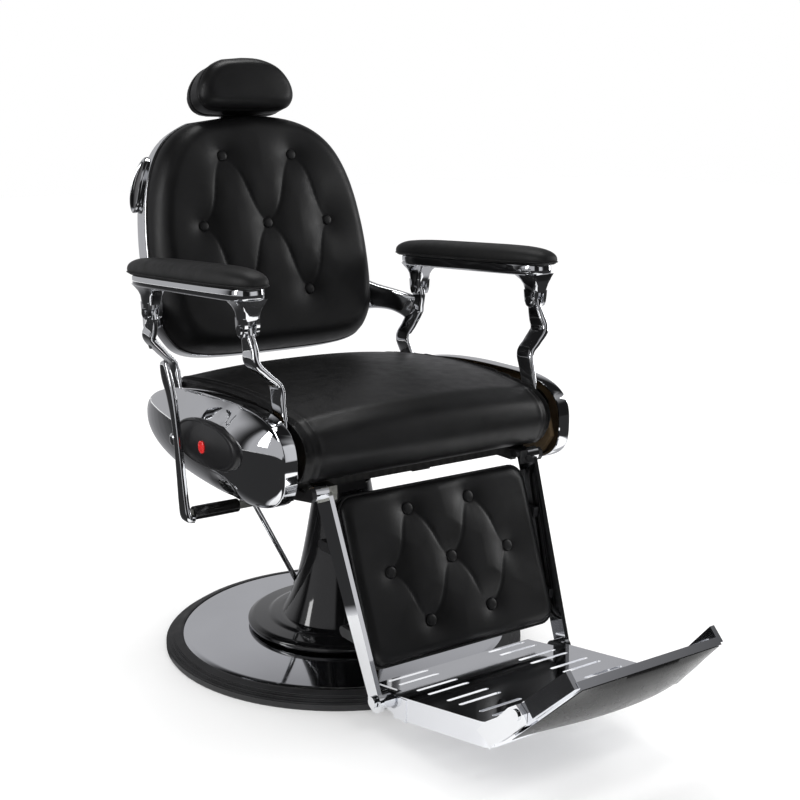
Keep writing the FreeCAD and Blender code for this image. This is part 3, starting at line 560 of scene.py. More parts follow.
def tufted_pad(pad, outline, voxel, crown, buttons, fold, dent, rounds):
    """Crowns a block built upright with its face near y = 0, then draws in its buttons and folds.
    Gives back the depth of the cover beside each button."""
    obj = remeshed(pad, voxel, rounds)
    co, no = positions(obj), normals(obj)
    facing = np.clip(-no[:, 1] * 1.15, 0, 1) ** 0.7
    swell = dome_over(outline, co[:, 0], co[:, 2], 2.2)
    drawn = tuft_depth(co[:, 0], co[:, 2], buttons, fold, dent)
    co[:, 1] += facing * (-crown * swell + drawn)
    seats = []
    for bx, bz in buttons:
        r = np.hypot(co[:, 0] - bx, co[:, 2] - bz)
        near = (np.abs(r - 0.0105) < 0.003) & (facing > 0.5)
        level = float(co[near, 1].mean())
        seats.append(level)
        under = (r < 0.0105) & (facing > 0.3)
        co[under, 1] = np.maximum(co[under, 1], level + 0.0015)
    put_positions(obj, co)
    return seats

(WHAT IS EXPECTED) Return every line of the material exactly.

(SOLUTION FOR THIS PROBLEM)
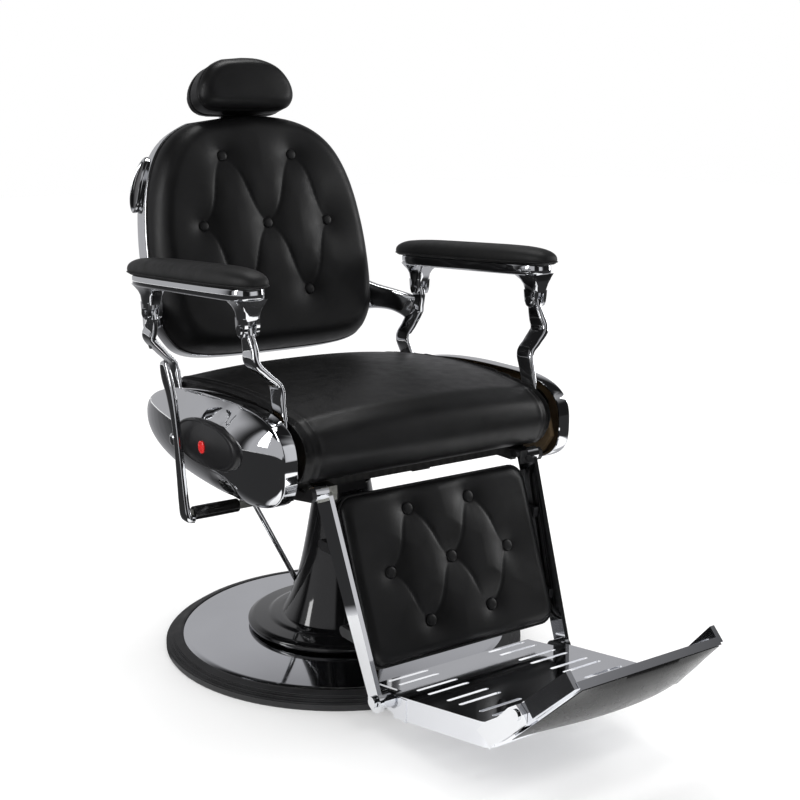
Keep writing the FreeCAD and Blender code for this image. This is part 3, starting at line 560 of scene.py. More parts follow.
def tufted_pad(pad, outline, voxel, crown, buttons, fold, dent, rounds):
    """Crowns a block built upright with its face near y = 0, then draws in its buttons and folds.
    Gives back the depth of the cover beside each button."""
    obj = remeshed(pad, voxel, rounds)
    co, no = positions(obj), normals(obj)
    facing = np.clip(-no[:, 1] * 1.15, 0, 1) ** 0.7
    swell = dome_over(outline, co[:, 0], co[:, 2], 2.2)
    drawn = tuft_depth(co[:, 0], co[:, 2], buttons, fold, dent)
    co[:, 1] += facing * (-crown * swell + drawn)
    seats = []
    for bx, bz in buttons:
        r = np.hypot(co[:, 0] - bx, co[:, 2] - bz)
        near = (np.abs(r - 0.0105) < 0.003) & (facing > 0.5)
        level = float(co[near, 1].mean())
        seats.append(level)
        under = (r < 0.0105) & (facing > 0.3)
        co[under, 1] = np.maximum(co[under, 1], level + 0.0015)
    put_positions(obj, co)
    return seats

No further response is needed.